Certified Specialist in Appellate Law

668 North Coast Hwy, Ste. 1355

Laguna Beach, CA  92651

Tel.: (949) 494-7455

Fax: (949) 494-1017





Appealing from a Non-Appealable Order?  Really?

I have often counseled attorneys against filing an appeal from non-appealable orders.  I have seen attorneys jump the gun and appeal tentative decisions, statements of decisions, and orders granting summary judgment or sustaining demurrers without leave to amend.  While the general rule is that you appeal from a final judgment that disposes of the issues between the parties, there are plenty of exceptions.  It is wise - even for an experienced appellate attorneys - to check on what is an appealable order or judgment every time you intend to file an appeal.

If you file a premature appeal from a nonappealable order, the appellate courts have the discretion, pursuant to California Rules of Court, rule 8.104(d)(2), to save your appeal.  But don't count on it.  Certainly Scott Good couldn't count on it.  In Good v. Miller, 2013 Cal.App. LEXIS 189, decided by the Third Appellate District, Good filed an appeal from an order granting terminating sanctions, a nonappealable order.  Judgment was filed over two months later.

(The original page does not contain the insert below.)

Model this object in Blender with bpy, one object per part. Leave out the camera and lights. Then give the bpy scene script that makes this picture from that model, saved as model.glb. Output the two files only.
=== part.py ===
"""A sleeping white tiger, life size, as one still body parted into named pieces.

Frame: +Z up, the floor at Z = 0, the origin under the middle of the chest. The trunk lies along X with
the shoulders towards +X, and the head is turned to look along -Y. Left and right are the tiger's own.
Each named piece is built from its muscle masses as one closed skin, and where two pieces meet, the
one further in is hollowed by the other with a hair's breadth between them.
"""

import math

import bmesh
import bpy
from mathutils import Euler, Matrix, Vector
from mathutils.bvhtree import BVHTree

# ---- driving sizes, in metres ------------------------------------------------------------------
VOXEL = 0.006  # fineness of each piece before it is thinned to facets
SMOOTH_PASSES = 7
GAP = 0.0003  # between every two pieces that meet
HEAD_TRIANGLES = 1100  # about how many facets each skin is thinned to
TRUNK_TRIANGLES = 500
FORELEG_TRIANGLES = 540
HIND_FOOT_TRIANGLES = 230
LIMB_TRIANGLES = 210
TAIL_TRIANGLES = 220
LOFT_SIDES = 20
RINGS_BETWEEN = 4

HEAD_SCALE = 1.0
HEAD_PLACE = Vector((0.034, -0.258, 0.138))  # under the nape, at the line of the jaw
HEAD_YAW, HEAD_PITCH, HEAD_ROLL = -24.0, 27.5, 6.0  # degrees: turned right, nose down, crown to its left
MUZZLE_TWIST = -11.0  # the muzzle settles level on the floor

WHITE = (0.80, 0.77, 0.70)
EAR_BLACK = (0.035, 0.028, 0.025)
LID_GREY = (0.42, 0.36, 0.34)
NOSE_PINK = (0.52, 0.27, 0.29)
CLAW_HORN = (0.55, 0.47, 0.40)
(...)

In his opening brief, Good claimed he was timely appealing from "Entry of Judgment."  The respondents noted, first in a mediation statement, and then as the first argument in their Respondents' Brief, that Good was appealing from a nonappealable order.  Good failed to respond to this argument.

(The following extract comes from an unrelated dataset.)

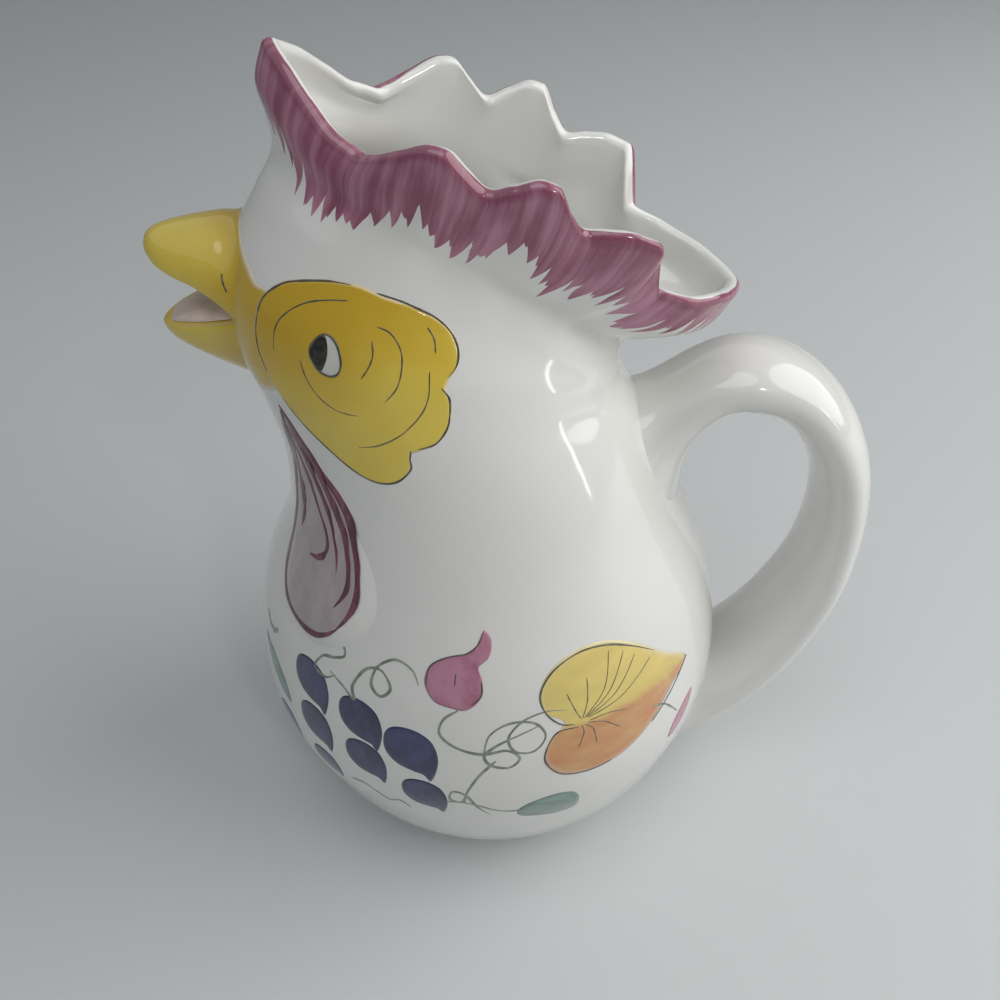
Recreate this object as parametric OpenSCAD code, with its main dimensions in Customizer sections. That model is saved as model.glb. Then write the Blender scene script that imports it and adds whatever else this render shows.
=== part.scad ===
// Rooster pitcher of glazed white earthenware.
// The belly rises into the bird's head, and the open comb is the pouring collar.
// Origin at the centre of the foot on the table, +Z up, beak toward -X, handle toward +X.

/* [Pitcher] */
// Height of the front tip of the comb above the table.
total_height = 260; // [210:1:320]
// Half of the belly's width along the bird, at its widest.
belly_radius = 77.5; // [66:0.5:92]
// Half of the belly's width across the bird, at its widest.
belly_half_breadth = 75; // [64:0.5:90]
// Thickness of the fired wall.
wall_thickness = 4.5; // [3.6:0.1:5.5]
// Thickness of the floor inside.
floor_thickness = 6; // [4:0.5:9]

/* [Foot ring] */
// Height of the ring that the pitcher stands on.
foot_height = 3; // [2:0.5:6]
// Inset of the standing face from the body's lowest edge.
foot_inset = 3; // [1.5:0.25:6]
// Width of the standing face.
foot_face_width = 7; // [4:0.5:12]

/* [Head and comb] */
// Reach of the comb's front tip from the pitcher's axis.
tip_reach = 45.5; // [38:0.5:54]
// Reach of the pointed tail lip from the pitcher's axis.
tail_reach = 71.3; // [62:0.5:82]
// Rise of the tail lip above the back of the head.
tail_rise = 17.5; // [9:0.5:28]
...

The appellate court stated it was publishing its opinion dismissing the appeal to "illustrate [the] limit" of its willingness to salvage an appeal and "to emphasize that it is imperative to appeal from an appealable order."  (Opn., pg. 2; italics in original.)  It declined to save Good's appeal for three reasons:

1.  Good did not request the court's assistance in saving his appeal, despite the fact he received at least two notices of the defect.  The court stated, "We are disinclined to exercise discretion in favor of a party who declines to ask us to do so."  (Opn., pg. 4.)

2.  Good ignore respondent's notice of the defect.  The appellate court concluded Good was not just ignorant of appellate procedural rules, but was exercising a "stubborn refusal to follow the rules even after they have been explained.'"  (Opn., pg. 4.)

3.  Good misstated the relevant facts in the "appealability" section of his Appellant's Opening Brief, which is required by California Rules of Court, rule 8.204(a)(2)(B).

Good's appeal was dismissed, long after he might have been able to cure his defect and appeal from the final judgment.

What can go wrong with an appeal?

      In a recent unpublished opinion, Charles Virzi Construction, Inc. v. Studer, #G044326, Justice Ikola addressed what can go wrong with an appeal.  While attorneys may make one or two mistakes, this opinion reads as an encyclopedia of what not to do, leaving the Court to conclude that plaintiff "Virzi's briefs and the record on appeal are voluminous, but fundamentally inadequate."  (Opn., pg. 2) 

This appeal was brought by a construction company that was suing Studer  for the balance due on a remodel of a home in San Clemente.  The owners cross-complained, alleging Virz breached the contract by his negligent performance. The trial court issued a 17-page statement of decision finding for the homeowner, awarding Studer $150,000 in compensatory damages.  With costs and fees, the total judgment came to $566,210. 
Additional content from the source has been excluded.